* _WHAT THE TASK REQUIRES_
Your task is to retype each line of the data below exactly.
+++ SOURCE EXCERPT +++
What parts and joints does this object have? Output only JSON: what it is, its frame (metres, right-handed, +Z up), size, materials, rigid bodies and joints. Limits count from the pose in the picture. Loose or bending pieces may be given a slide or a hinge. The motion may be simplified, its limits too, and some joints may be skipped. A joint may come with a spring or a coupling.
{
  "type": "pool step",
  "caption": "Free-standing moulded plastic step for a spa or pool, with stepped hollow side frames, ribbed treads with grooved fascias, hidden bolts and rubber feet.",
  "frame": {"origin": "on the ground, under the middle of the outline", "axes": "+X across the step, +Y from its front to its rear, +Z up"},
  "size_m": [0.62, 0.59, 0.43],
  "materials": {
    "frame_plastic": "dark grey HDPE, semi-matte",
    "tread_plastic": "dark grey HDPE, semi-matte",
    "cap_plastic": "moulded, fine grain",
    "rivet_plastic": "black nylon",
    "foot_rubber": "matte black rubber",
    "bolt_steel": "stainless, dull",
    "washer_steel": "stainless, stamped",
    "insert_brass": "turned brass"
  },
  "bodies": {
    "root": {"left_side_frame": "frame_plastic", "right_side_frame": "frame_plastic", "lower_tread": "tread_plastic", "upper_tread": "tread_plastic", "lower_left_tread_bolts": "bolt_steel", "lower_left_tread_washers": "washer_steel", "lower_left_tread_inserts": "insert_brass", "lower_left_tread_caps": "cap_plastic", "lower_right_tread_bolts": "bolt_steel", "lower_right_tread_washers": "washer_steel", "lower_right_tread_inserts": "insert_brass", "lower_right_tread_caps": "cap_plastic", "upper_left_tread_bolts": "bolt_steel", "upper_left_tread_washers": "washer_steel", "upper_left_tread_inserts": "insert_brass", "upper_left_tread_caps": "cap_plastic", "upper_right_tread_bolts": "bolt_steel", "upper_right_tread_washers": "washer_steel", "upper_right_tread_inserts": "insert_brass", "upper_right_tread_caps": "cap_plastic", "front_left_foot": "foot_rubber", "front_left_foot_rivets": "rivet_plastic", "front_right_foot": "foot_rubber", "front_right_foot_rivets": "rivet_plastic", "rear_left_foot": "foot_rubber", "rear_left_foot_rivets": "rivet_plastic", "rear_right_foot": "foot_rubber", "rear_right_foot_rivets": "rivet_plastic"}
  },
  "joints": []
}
+++
* _FINAL RESULT_
What parts and joints does this object have? Output only JSON: what it is, its frame (metres, right-handed, +Z up), size, materials, rigid bodies and joints. Limits count from the pose in the picture. Loose or bending pieces may be given a slide or a hinge. The motion may be simplified, its limits too, and some joints may be skipped. A joint may come with a spring or a coupling.
{
  "type": "pool step",
  "caption": "Free-standing moulded plastic step for a spa or pool, with stepped hollow side frames, ribbed treads with grooved fascias, hidden bolts and rubber feet.",
  "frame": {"origin": "on the ground, under the middle of the outline", "axes": "+X across the step, +Y from its front to its rear, +Z up"},
  "size_m": [0.62, 0.59, 0.43],
  "materials": {
    "frame_plastic": "dark grey HDPE, semi-matte",
    "tread_plastic": "dark grey HDPE, semi-matte",
    "cap_plastic": "moulded, fine grain",
    "rivet_plastic": "black nylon",
    "foot_rubber": "matte black rubber",
    "bolt_steel": "stainless, dull",
    "washer_steel": "stainless, stamped",
    "insert_brass": "turned brass"
  },
  "bodies": {
    "root": {"left_side_frame": "frame_plastic", "right_side_frame": "frame_plastic", "lower_tread": "tread_plastic", "upper_tread": "tread_plastic", "lower_left_tread_bolts": "bolt_steel", "lower_left_tread_washers": "washer_steel", "lower_left_tread_inserts": "insert_brass", "lower_left_tread_caps": "cap_plastic", "lower_right_tread_bolts": "bolt_steel", "lower_right_tread_washers": "washer_steel", "lower_right_tread_inserts": "insert_brass", "lower_right_tread_caps": "cap_plastic", "upper_left_tread_bolts": "bolt_steel", "upper_left_tread_washers": "washer_steel", "upper_left_tread_inserts": "insert_brass", "upper_left_tread_caps": "cap_plastic", "upper_right_tread_bolts": "bolt_steel", "upper_right_tread_washers": "washer_steel", "upper_right_tread_inserts": "insert_brass", "upper_right_tread_caps": "cap_plastic", "front_left_foot": "foot_rubber", "front_left_foot_rivets": "rivet_plastic", "front_right_foot": "foot_rubber", "front_right_foot_rivets": "rivet_plastic", "rear_left_foot": "foot_rubber", "rear_left_foot_rivets": "rivet_plastic", "rear_right_foot": "foot_rubber", "rear_right_foot_rivets": "rivet_plastic"}
  },
  "joints": []
}